Poza tym że chciałbyś wrócić do różnych miejsc jeszcze raz, co jeszcze chciałbyś zobaczyć?
– Jest kilka takich podróży. Głębokie Włochy. Ale trasa okrężna przez Morze Śródziemne do Rumunii. Grecja może być. Może być Turcja. Może Gruzja. Ale będąc w Turcji, jesteś prawie w Gruzji. Tylko odległość dzieli, a ląd jest ten sam. Planów mamy sporo. I ciągle się przekładają. Mieliśmy np. bilety do Stanów Zjednoczonych z miejscem bazowania w Chicago. Ale przyszła pandemia, no to stwierdziliśmy, że już sobie darujemy. Nie te lata. Nie ten czas, żeby lecieć. Ale włóczyć się trzeba. A ludzie którzy siedzą w domu tracą życie. Wegetują tylko. Na zasadzie kawę zrobię, wypiję, obrobię sąsiadowi tyłek albo sąsiadce i nic więcej.

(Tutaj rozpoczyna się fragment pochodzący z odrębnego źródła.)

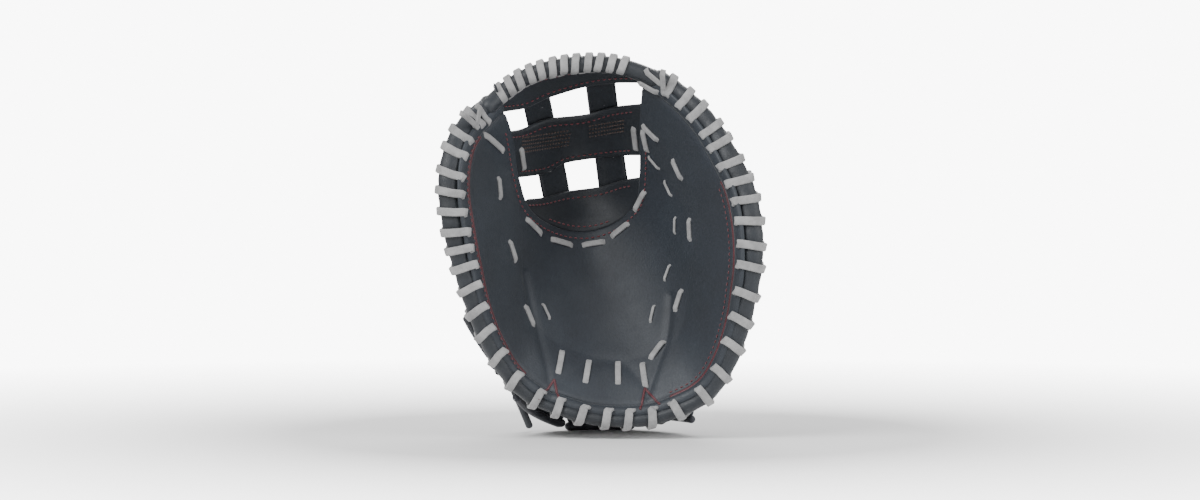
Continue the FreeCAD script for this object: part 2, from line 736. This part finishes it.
CORDS = {
    "base_tail_low": (TAIL_D, [(4.0, 112.0, 172.0), (10.0, 111.0, 156.0), (13.0, 107.0, 138.0)]),
    "base_tail_side": (TAIL_D, [(-8.0, 112.5, 174.0), (-22.0, 116.0, 165.0), (-38.0, 113.5, 152.0)]),
    "thumb_tip_tail": (TAIL_D, [(-101.0, 29.0, 225.0), (-92.0, 52.0, 210.0), (-80.0, 76.0, 194.0)]),
    "index_tip_tail": (TAIL_D, [(47.0, 42.0, 272.0), (49.0, 67.0, 256.0), (51.5, 78.0, 240.0)]),
    "little_side_tail": (TAIL_D, [(104.8, -3.5, 76.5), (92.0, -2.0, 47.0), (62.0, -1.0, 18.0)]),
    "finger_thong_upper": (THONG_D, [(100.0, 16.0, 76.0), (108.0, 10.0, 100.0), (118.0, -6.0, 130.0)]),
    "finger_thong_lower": (THONG_D, [(92.0, 22.0, 60.0), (86.0, 34.0, 46.0), (82.0, 40.0, 28.0)]),
    "thumb_thong_upper": (THONG_D, [(-86.0, 12.0, 66.0), (-94.0, 0.0, 78.0), (-103.0, -12.0, 96.0)]),
    "thumb_thong_lower": (THONG_D, [(-74.0, 28.0, 51.0), (-65.0, 46.0, 32.0), (-56.0, 58.0, 8.0)]),
}


def cord_path(points, print_name):
    pts = [V(*p) for p in points]
    out = [pts[0]]
    radii = []
    for k in range(1, len(pts) - 1):
        a, b, c = pts[k - 1], pts[k], pts[k + 1]
        ab = a - b
        cb = c - b
        run = 0.45 * min(ab.Length, cb.Length)
        u = ab / ab.Length
        w = cb / cb.Length
        half = math.acos(max(-1.0, min(1.0, -u.dot(w)))) / 2
        radii.append(run / math.tan(half))
        for j in range(9):
            t = j / 8.0
            out.append((b + u * run) * (1 - t) ** 2 + b * (2 * t * (1 - t)) + (b + w * run) * t**2)
    out.append(pts[-1])
    length = sum((q - p).Length for p, q in zip(out, out[1:]))
    print("%-20s length %.1f bend radii %s" % (print_name, length, [round(r, 1) for r in radii]))
    return out


for name, (d, points) in CORDS.items():
    write(name, tube(cord_path(points, name), d / 2))
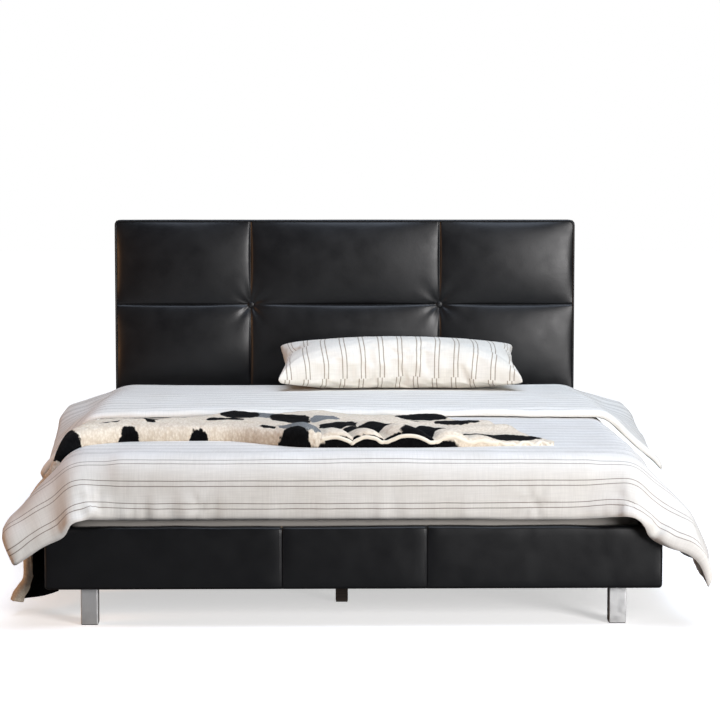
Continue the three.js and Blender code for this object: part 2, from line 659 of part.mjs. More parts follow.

Co roku remont łazienki. W kuchni czy w pokoju trzeba pomalować. A ja mówię: „Po co malujesz”? „Bo śmierdzi”. „To nie pal”.
Ludzie inwestują w otaczającą ich substancję, a wy w siebie i swoje podróże.
– Inaczej. Ja uważam, że mieszkanie jest dla mnie, a nie odwrotnie. Komuś może się nie podoba, że u mnie jest ciasno, bo czasami nie ma kiedy rozpakować walizek, tylko przerzucić część rzeczy. Więc u nas wygląda tak, jakbyśmy albo dopiero wrócili, albo już znowu wyjeżdżali.